— Begin Dataset excerpt —
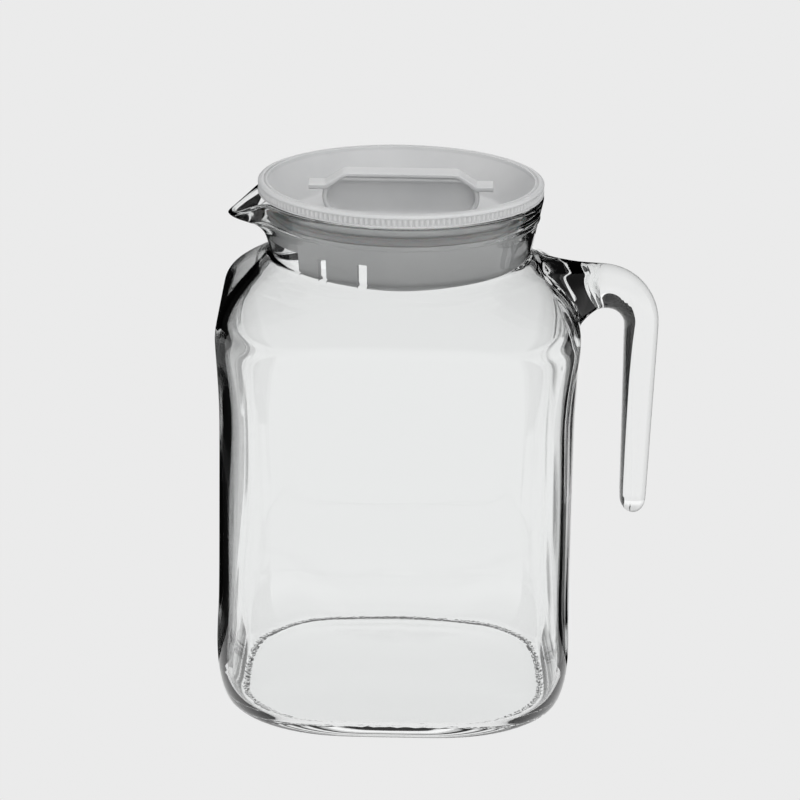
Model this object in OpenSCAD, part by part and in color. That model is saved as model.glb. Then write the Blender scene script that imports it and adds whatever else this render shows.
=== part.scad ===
// Two-litre glass fridge jug with a cast hook handle, a drooping beak and a push-in plastic lid.
// Units are millimetres. +Z is up, the table is z = 0, and the jug's upright axis is the Z axis.
// The handle points along +X and the beak along -X.

/* [Jug body] */
// Width of the square body across its flats, at mid height
body_w = 129.6; // [120:0.1:140]
// Radius of the body's upright corners
corner_r = 30; // [26:1:34]
// Radius of the corners where the body meets the table
foot_corner_r = 43; // [34:1:46]
// Width of the base across the outside of its standing ring
foot_w = 118; // [110:1:122]
// Width of the standing ring's flat
foot_ring_w = 2.5; // [2:0.5:6]
// How far the middle of the base is pushed up
punt_h = 1; // [0.5:0.1:3]
// Height from the table to the foot of the neck
body_h = 170; // [160:1:190]
// Height of the rounded heel
heel_h = 38; // [30:1:42]
// Height of the rounded shoulder
shoulder_h = 24; // [20:1:28]
// Thickness of the glass walls
wall = 3.5; // [3:0.1:4]
// Height of the flat floor inside above the table
base_t = 4.5; // [4:0.5:8]

/* [Neck and beak] */
// Outer radius of the neck at its foot
neck_r = 48.4; // [47:0.1:50]
// Thickness of the neck's wall at its foot
neck_t = 2.7; // [2.6:0.1:3.2]
// Height of the neck and its lip together
neck_h = 21.7; // [20:0.1:24]
// How far the neck flares out from its foot to the lip
lip_flare = 4.2; // [3.5:0.1:5]
// How far the beak reaches out beyond the lip
beak_reach = 11.5; // [8:0.5:13]
// How far the beak droops below the lip
beak_droop = 8.3; // [6:0.1:9]

/* [Handle] */
// Distance from the jug's axis to the middle of the upright grip
grip_x = 89.8; // [86:0.2:92]
// Height of the middle of the arm
arm_z = 157.2; // [154:0.2:158]
// Radius of the bend between arm and grip
bend_r = 14.2; // [13:0.1:16]
// Height of the grip's lower end
grip_end_z = 69.5; // [60:0.5:90]
// Thickness of the arm
arm_t = 15.8; // [13:0.1:17]
// Thickness of the grip just under the bend
grip_top_t = 12.8; // [11:0.1:14]
// Thickness of the grip near its lower end
grip_t = 10; // [8:0.1:12]
// Width of the handle from side to side
handle_w = 21; // [18:0.5:24]

/* [Lid] */
// Radius of the lid over its knurls
lid_r = 52.5; // [51:0.1:54]
// Height of the lid's knurled edge
rim_h = 4.4; // [4:0.1:5.5]
// Number of knurls round the edge
knurl_count = 164; // [120:4:180]
// Depth of a knurl
knurl_depth = 0.5; // [0.3:0.1:0.8]
// Width of the flat band on top of the edge
rim_band = 2.2; // [2:0.1:3]
// Depth of the dish below the lid's edge
dish_depth = 13.5; // [12:0.1:14]
// Radius of the dish's floor
dish_floor_r = 40.5; // [39:0.5:41]
// Thickness of the lid's plastic
lid_t = 1.8; // [1.5:0.1:2.2]
// Outer radius of the plug that goes into the neck
plug_r = 45.3; // [45:0.1:45.4]
// Depth of the plug below the lid's top
plug_h = 31; // [29:0.5:33]
// Height of the strainer slots
slot_h = 11; // [8:0.1:12]
// Width of a strainer slot
slot_w = 3.5; // [2.5:0.1:5]

/* [Finger grip] */
// Length of the grip bar over its ears
bar_l = 67.6; // [60:0.2:68]
// Width of the bar from front to back
bar_w = 9.6; // [9:0.2:12]
// Height of the bar above the lid's edge
bar_rise = 3.2; // [2:0.1:5]
// Thickness of the bar's ears
ear_t = 2; // [1.5:0.1:2.5]
// Length of the upright frame below the bar
frame_l = 57.6; // [54:0.2:60]
// Thickness of the web between the two finger pockets
web_t = 3; // [2.5:0.5:4]

/* [Hidden] */
$fn = 96;

glass = [0.86, 0.9, 0.9, 0.35];
plastic = [0.76, 0.77, 0.77];
silicone = [0.6, 0.6, 0.6];

// Jug body
side_steps = 64;                      // points round the body and the neck
bow_top = 1.8;                        // swell of the walls just under the shoulder
bow_low = 1.4;                        // swell of the walls just above the heel
shoulder_z = body_h - shoulder_h;
shoulder_slope = 2.6;                 // exponent that flattens the top of the shoulder's curve into a slope
bore_r = neck_r - neck_t;
floor_half = foot_w / 2 - 3;          // half width of the flat floor inside
floor_corner_r = foot_corner_r - 11;
inner_heel_h = 24;
inner_shoulder_h = shoulder_h - wall; // the inside of the shoulder ends in a short straight bore

// Neck and beak
rim_z = body_h + neck_h;
flare_z = body_h + 10;                // height where the bore starts to flare
lip_steps = 9;
lip_t = 4;                            // thickness of the lip under its rounded top edge
lip_edge = 1.1;                       // height of the lip's rounded top edge
beak_angle = 34;                      // the beak's straight edges leave the round lip here
droop_angle = 27;
tip_round = 4;                        // degrees over which the beak's tip is rounded

// Handle
root_x = 58.2;                        // the handle starts inside the glass of the shoulder
root_z = arm_z - 0.6;
root_tilt = 38;                       // its first station leans along the shoulder's slope
root_half_t = 12;
root_half_w = 12.5;
grip_lean = 1;                        // how far the grip leans back towards the jug
section_steps = 24;

// Lid
rim_gap = 0.3;                        // between the glass lip and the lid's edge
lid_low = rim_z + rim_gap;            // underside of the knurled edge
lid_top = lid_low + rim_h;
band_r = lid_r - rim_band;
floor_z = lid_top - dish_depth;
cone_drop = 0.8;
plug_t = 1.8;
plug_z = lid_top - plug_h;
slot_angles = [-73.5, -53.5, 53.5, 73.5];    // from the beak's direction
pour_half_angle = 39;
seal_low = rim_z - 7.4;
seal_h = 2.8;
bar_top = lid_top + bar_rise;
ear_top = lid_top - 1.3;
frame_r = (bar_top - ear_t + 0.4 - floor_z) / 2; // the frame stands on the dish's floor
frame_lip = 1.8;                      // width of the frame's edge round each finger pocket
frame_z = floor_z + frame_r;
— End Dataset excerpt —
Your task:
Take the data above and return it exactly.

Response:
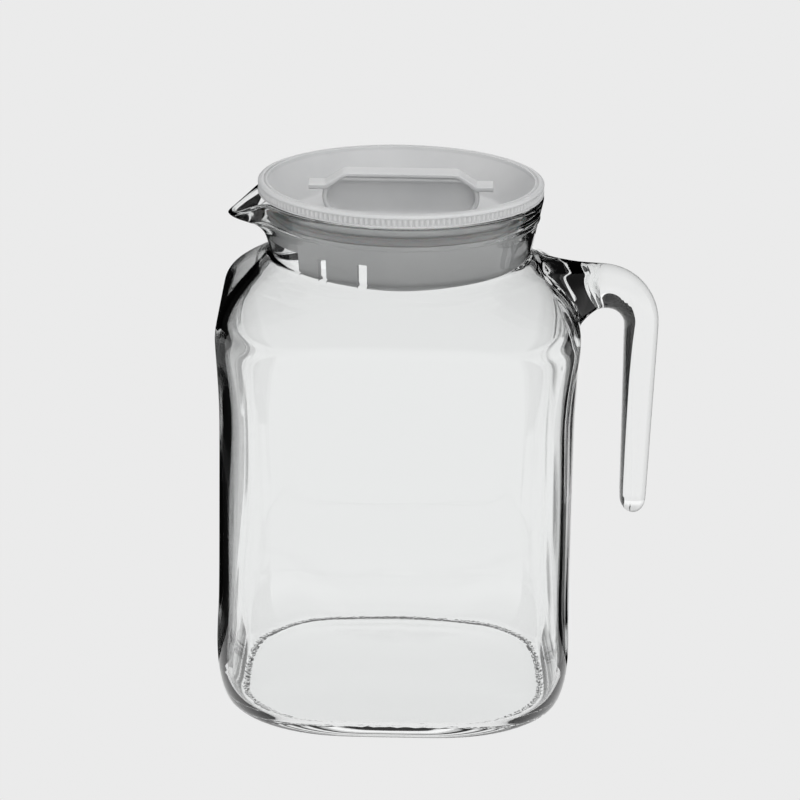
Model this object in OpenSCAD, part by part and in color. That model is saved as model.glb. Then write the Blender scene script that imports it and adds whatever else this render shows.
=== part.scad ===
// Two-litre glass fridge jug with a cast hook handle, a drooping beak and a push-in plastic lid.
// Units are millimetres. +Z is up, the table is z = 0, and the jug's upright axis is the Z axis.
// The handle points along +X and the beak along -X.

/* [Jug body] */
// Width of the square body across its flats, at mid height
body_w = 129.6; // [120:0.1:140]
// Radius of the body's upright corners
corner_r = 30; // [26:1:34]
// Radius of the corners where the body meets the table
foot_corner_r = 43; // [34:1:46]
// Width of the base across the outside of its standing ring
foot_w = 118; // [110:1:122]
// Width of the standing ring's flat
foot_ring_w = 2.5; // [2:0.5:6]
// How far the middle of the base is pushed up
punt_h = 1; // [0.5:0.1:3]
// Height from the table to the foot of the neck
body_h = 170; // [160:1:190]
// Height of the rounded heel
heel_h = 38; // [30:1:42]
// Height of the rounded shoulder
shoulder_h = 24; // [20:1:28]
// Thickness of the glass walls
wall = 3.5; // [3:0.1:4]
// Height of the flat floor inside above the table
base_t = 4.5; // [4:0.5:8]

/* [Neck and beak] */
// Outer radius of the neck at its foot
neck_r = 48.4; // [47:0.1:50]
// Thickness of the neck's wall at its foot
neck_t = 2.7; // [2.6:0.1:3.2]
// Height of the neck and its lip together
neck_h = 21.7; // [20:0.1:24]
// How far the neck flares out from its foot to the lip
lip_flare = 4.2; // [3.5:0.1:5]
// How far the beak reaches out beyond the lip
beak_reach = 11.5; // [8:0.5:13]
// How far the beak droops below the lip
beak_droop = 8.3; // [6:0.1:9]

/* [Handle] */
// Distance from the jug's axis to the middle of the upright grip
grip_x = 89.8; // [86:0.2:92]
// Height of the middle of the arm
arm_z = 157.2; // [154:0.2:158]
// Radius of the bend between arm and grip
bend_r = 14.2; // [13:0.1:16]
// Height of the grip's lower end
grip_end_z = 69.5; // [60:0.5:90]
// Thickness of the arm
arm_t = 15.8; // [13:0.1:17]
// Thickness of the grip just under the bend
grip_top_t = 12.8; // [11:0.1:14]
// Thickness of the grip near its lower end
grip_t = 10; // [8:0.1:12]
// Width of the handle from side to side
handle_w = 21; // [18:0.5:24]

/* [Lid] */
// Radius of the lid over its knurls
lid_r = 52.5; // [51:0.1:54]
// Height of the lid's knurled edge
rim_h = 4.4; // [4:0.1:5.5]
// Number of knurls round the edge
knurl_count = 164; // [120:4:180]
// Depth of a knurl
knurl_depth = 0.5; // [0.3:0.1:0.8]
// Width of the flat band on top of the edge
rim_band = 2.2; // [2:0.1:3]
// Depth of the dish below the lid's edge
dish_depth = 13.5; // [12:0.1:14]
// Radius of the dish's floor
dish_floor_r = 40.5; // [39:0.5:41]
// Thickness of the lid's plastic
lid_t = 1.8; // [1.5:0.1:2.2]
// Outer radius of the plug that goes into the neck
plug_r = 45.3; // [45:0.1:45.4]
// Depth of the plug below the lid's top
plug_h = 31; // [29:0.5:33]
// Height of the strainer slots
slot_h = 11; // [8:0.1:12]
// Width of a strainer slot
slot_w = 3.5; // [2.5:0.1:5]

/* [Finger grip] */
// Length of the grip bar over its ears
bar_l = 67.6; // [60:0.2:68]
// Width of the bar from front to back
bar_w = 9.6; // [9:0.2:12]
// Height of the bar above the lid's edge
bar_rise = 3.2; // [2:0.1:5]
// Thickness of the bar's ears
ear_t = 2; // [1.5:0.1:2.5]
// Length of the upright frame below the bar
frame_l = 57.6; // [54:0.2:60]
// Thickness of the web between the two finger pockets
web_t = 3; // [2.5:0.5:4]

/* [Hidden] */
$fn = 96;

glass = [0.86, 0.9, 0.9, 0.35];
plastic = [0.76, 0.77, 0.77];
silicone = [0.6, 0.6, 0.6];

// Jug body
side_steps = 64;                      // points round the body and the neck
bow_top = 1.8;                        // swell of the walls just under the shoulder
bow_low = 1.4;                        // swell of the walls just above the heel
shoulder_z = body_h - shoulder_h;
shoulder_slope = 2.6;                 // exponent that flattens the top of the shoulder's curve into a slope
bore_r = neck_r - neck_t;
floor_half = foot_w / 2 - 3;          // half width of the flat floor inside
floor_corner_r = foot_corner_r - 11;
inner_heel_h = 24;
inner_shoulder_h = shoulder_h - wall; // the inside of the shoulder ends in a short straight bore

// Neck and beak
rim_z = body_h + neck_h;
flare_z = body_h + 10;                // height where the bore starts to flare
lip_steps = 9;
lip_t = 4;                            // thickness of the lip under its rounded top edge
lip_edge = 1.1;                       // height of the lip's rounded top edge
beak_angle = 34;                      // the beak's straight edges leave the round lip here
droop_angle = 27;
tip_round = 4;                        // degrees over which the beak's tip is rounded

// Handle
root_x = 58.2;                        // the handle starts inside the glass of the shoulder
root_z = arm_z - 0.6;
root_tilt = 38;                       // its first station leans along the shoulder's slope
root_half_t = 12;
root_half_w = 12.5;
grip_lean = 1;                        // how far the grip leans back towards the jug
section_steps = 24;

// Lid
rim_gap = 0.3;                        // between the glass lip and the lid's edge
lid_low = rim_z + rim_gap;            // underside of the knurled edge
lid_top = lid_low + rim_h;
band_r = lid_r - rim_band;
floor_z = lid_top - dish_depth;
cone_drop = 0.8;
plug_t = 1.8;
plug_z = lid_top - plug_h;
slot_angles = [-73.5, -53.5, 53.5, 73.5];    // from the beak's direction
pour_half_angle = 39;
seal_low = rim_z - 7.4;
seal_h = 2.8;
bar_top = lid_top + bar_rise;
ear_top = lid_top - 1.3;
frame_r = (bar_top - ear_t + 0.4 - floor_z) / 2; // the frame stands on the dish's floor
frame_lip = 1.8;                      // width of the frame's edge round each finger pocket
frame_z = floor_z + frame_r;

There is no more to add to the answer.